This question is for our friends in the United Kingdom….?
Do you ever take off your headgear (cap, hat, etc.) and hold on to it with your hand when standing at your feet hearing your national anthem "God Save the Queen"? In the United States, we men who wear head gears take them off hand place them on our left chest or left shoulder when either pledging our allegiance to our national flag or hearing our national anthem "The Star-Spangled Banner". Have you Brits took off your headgear during your national anthem?
6 Responses
Rollo
30 Jun 2010
The Dark Side
30 Jun 2010
No. That looks just strange to me. Correct protocol when hearing the national anthem is to stand to attention. We don’t pledge allegiance to the flag either – we don’t see how you can have allegiance to a piece of cloth. The correct pledge is to the Queen – that’s the oath that all the British armed forces take.
Dude
30 Jun 2010
Rollo has been quite selfish in his answer,he has left virtually nothing of substance for any other contributor to say.We don’t brainwash our children at school or feel the need for hypnosis,with the anthem used as some kind of post hypnotic auto-suggestion,for later in life.Does that mean that we are not patriotic?Try an invasion and see what happens.
davght
30 Jun 2010
As a Scot my anthem is "Flower of Scotland." The second verse of "God Save The Queen" is too insulting to Scotland. The "United Kingdom" must be the only country to have an anthem that is anti one part of it’s people.
Tom K
30 Jun 2010
O Lord, our God, arise,
Scatter her enemies,
And make them fall.
Confound their politics,
Frustrate their knavish tricks,
On Thee our hopes we fix,
God save us all.
I would say that second verse is possibly ‘offensive’ only to the enemies of HM The Queen and by extension of the United Kingdom. The old verse about rebellious Scots to crush is no longer in the anthem and since Scotland could no longer be considered an enemy to the Kingdom of England (it no longer exists specifically) there is no reason for Scots to feel offended. To me it seems another example of hostility on the part of the scots to the english for no apparent reason. Don’t forget it was a King of Scotland that inherited the throne of England not the other way around.

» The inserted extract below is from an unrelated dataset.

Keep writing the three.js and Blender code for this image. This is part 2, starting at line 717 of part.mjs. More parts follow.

I am English and British, I am patriotic however I feel standing is enough respect to be shown for the national anthem, of course there would be occasions such as a royal funeral when any headgear would be removed for the anthem. In America though I think the whole pledge of allegiance breeds mindless loyalty and a blinkered population.
peek
30 Jun 2010
We don’t really have a singular national anthem as such in the UK. I mean, try getting the Tartan Army to sing GSTQ.

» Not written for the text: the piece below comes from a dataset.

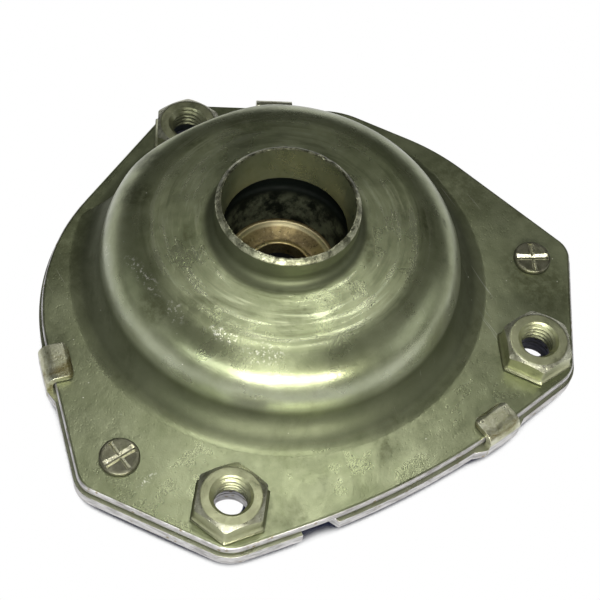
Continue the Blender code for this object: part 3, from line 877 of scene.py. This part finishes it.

Of course not, that would be just plain effeminate.
The only time that we really need to sing the national anthem in Britain is at a football match or the cricket. In which case, there’ll be scarves in the air and we’ll spend the next 90 minutes (or five days in the case of cricket) singing at whatever bit of ex-colonial scum, incapable ally or former enemy has washed up on the doorstep in sporting combat.
Quite frankly, British sporting crowds in full song make Americans singing the national anthem, seem quite dull and dim.